## Start

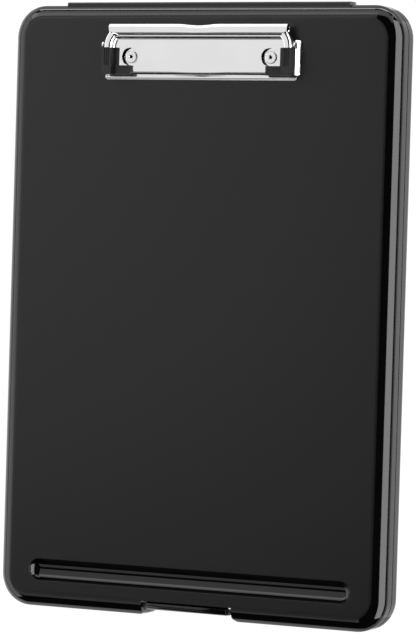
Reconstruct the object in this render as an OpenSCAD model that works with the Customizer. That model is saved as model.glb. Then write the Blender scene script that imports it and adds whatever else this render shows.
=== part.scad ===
// Storage clipboard box: a shallow tray and a hinged lid that is written on.
// The lid carries a sprung steel paper clip, a pen groove and a snap latch.
// It lies on its back: +X is its width, +Y points to the hinge and clip end, +Z out of the face.
// The origin is the middle of the flat back. All lengths are in millimetres.

/* [Case] */
// Width of the case
case_w = 240; // [228:1:300]
// Length of the case, from the latch end to the hinge end
case_l = 340; // [300:1:400]
// Height of the tray, from the back to the seam
tray_h = 11; // [11:0.5:30]
// Height of the lid, from the seam to the face
lid_h = 11; // [11:0.5:20]
// Radius of the case's corners, seen from the front
corner_r = 18; // [14:0.5:26]
// Radius of the rounding round the back and round the face
edge_r = 6.5; // [4:0.1:7]
// Thickness of the side walls
wall = 2.2; // [2:0.1:2.8]
// Thickness of the back and of the writing face
skin = 2; // [1.6:0.1:2.6]
// Width of the seam between tray and lid
seam_gap = 0.5; // [0.3:0.05:0.8]
// Height of the tray's inner lip above the seam
lip_rise = 2; // [1:0.1:3]
// Thickness of the tray's inner lip
lip_t = 1.2; // [1:0.1:1.6]
// Clearance between the lip and the lid's wall
lip_gap = 0.3; // [0.2:0.05:0.6]

/* [Hinge] */
// Length of the hinge along the end of the case
hinge_w = 175; // [120:1:185]
// Number of knuckles, the first and the last on the lid
knuckle_count = 9; // [5:2:13]
// Outer radius of a knuckle
knuckle_r = 1.7; // [1.5:0.05:1.8]
// Gap between one knuckle and the next, and round a knuckle
knuckle_gap = 0.3; // [0.2:0.05:0.4]
// Distance of the hinge axis outside the case's end
hinge_out = 0.3; // [0.2:0.05:0.4]
// Radius of the hinge rod
rod_r = 0.8; // [0.6:0.05:0.9]
// Running clearance round the hinge rod
rod_gap = 0.05; // [0.02:0.01:0.08]
// How far the lid's hinge rail stands out from the end of the case
rail_out = 1.9; // [1.6:0.05:2]
// Height of the rail's upper edge above the seam
rail_top = 7; // [5:0.1:7.5]

/* [Pen groove] */
// Length of the groove
groove_l = 200; // [120:1:205]
// Width of the groove at the face
groove_w = 12.5; // [9:0.1:13]
// Depth of the groove
groove_d = 4; // [3:0.1:4.4]
// Distance from the latch end to the middle of the groove
groove_in = 21.2; // [19:0.1:40]
// Thickness of the trough under the groove
groove_wall = 1.6; // [1.2:0.1:2]

/* [Latch] */
// Width of the notch in the latch end
notch_w = 56; // [46:1:80]
// Depth of the notch
notch_d = 8; // [7.8:0.1:9]
// Thickness of the walls round the notch
notch_wall = 2; // [1.6:0.1:2.4]
// Radius of the notch's outer corners
notch_r = 3; // [1:0.1:3]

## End

Problem to work on: Reproduce the listing above word for word.

Completed exercise:
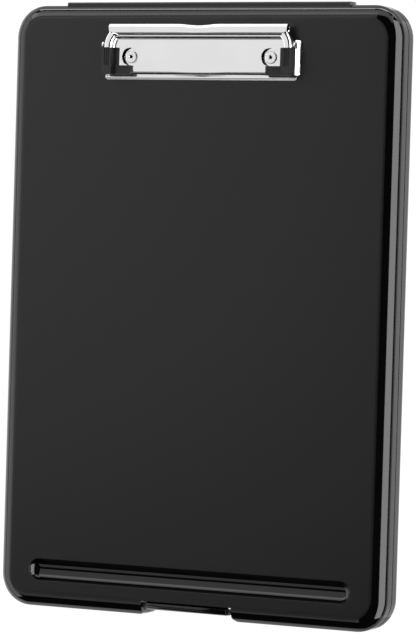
Reconstruct the object in this render as an OpenSCAD model that works with the Customizer. That model is saved as model.glb. Then write the Blender scene script that imports it and adds whatever else this render shows.
=== part.scad ===
// Storage clipboard box: a shallow tray and a hinged lid that is written on.
// The lid carries a sprung steel paper clip, a pen groove and a snap latch.
// It lies on its back: +X is its width, +Y points to the hinge and clip end, +Z out of the face.
// The origin is the middle of the flat back. All lengths are in millimetres.

/* [Case] */
// Width of the case
case_w = 240; // [228:1:300]
// Length of the case, from the latch end to the hinge end
case_l = 340; // [300:1:400]
// Height of the tray, from the back to the seam
tray_h = 11; // [11:0.5:30]
// Height of the lid, from the seam to the face
lid_h = 11; // [11:0.5:20]
// Radius of the case's corners, seen from the front
corner_r = 18; // [14:0.5:26]
// Radius of the rounding round the back and round the face
edge_r = 6.5; // [4:0.1:7]
// Thickness of the side walls
wall = 2.2; // [2:0.1:2.8]
// Thickness of the back and of the writing face
skin = 2; // [1.6:0.1:2.6]
// Width of the seam between tray and lid
seam_gap = 0.5; // [0.3:0.05:0.8]
// Height of the tray's inner lip above the seam
lip_rise = 2; // [1:0.1:3]
// Thickness of the tray's inner lip
lip_t = 1.2; // [1:0.1:1.6]
// Clearance between the lip and the lid's wall
lip_gap = 0.3; // [0.2:0.05:0.6]

/* [Hinge] */
// Length of the hinge along the end of the case
hinge_w = 175; // [120:1:185]
// Number of knuckles, the first and the last on the lid
knuckle_count = 9; // [5:2:13]
// Outer radius of a knuckle
knuckle_r = 1.7; // [1.5:0.05:1.8]
// Gap between one knuckle and the next, and round a knuckle
knuckle_gap = 0.3; // [0.2:0.05:0.4]
// Distance of the hinge axis outside the case's end
hinge_out = 0.3; // [0.2:0.05:0.4]
// Radius of the hinge rod
rod_r = 0.8; // [0.6:0.05:0.9]
// Running clearance round the hinge rod
rod_gap = 0.05; // [0.02:0.01:0.08]
// How far the lid's hinge rail stands out from the end of the case
rail_out = 1.9; // [1.6:0.05:2]
// Height of the rail's upper edge above the seam
rail_top = 7; // [5:0.1:7.5]

/* [Pen groove] */
// Length of the groove
groove_l = 200; // [120:1:205]
// Width of the groove at the face
groove_w = 12.5; // [9:0.1:13]
// Depth of the groove
groove_d = 4; // [3:0.1:4.4]
// Distance from the latch end to the middle of the groove
groove_in = 21.2; // [19:0.1:40]
// Thickness of the trough under the groove
groove_wall = 1.6; // [1.2:0.1:2]

/* [Latch] */
// Width of the notch in the latch end
notch_w = 56; // [46:1:80]
// Depth of the notch
notch_d = 8; // [7.8:0.1:9]
// Thickness of the walls round the notch
notch_wall = 2; // [1.6:0.1:2.4]
// Radius of the notch's outer corners
notch_r = 3; // [1:0.1:3]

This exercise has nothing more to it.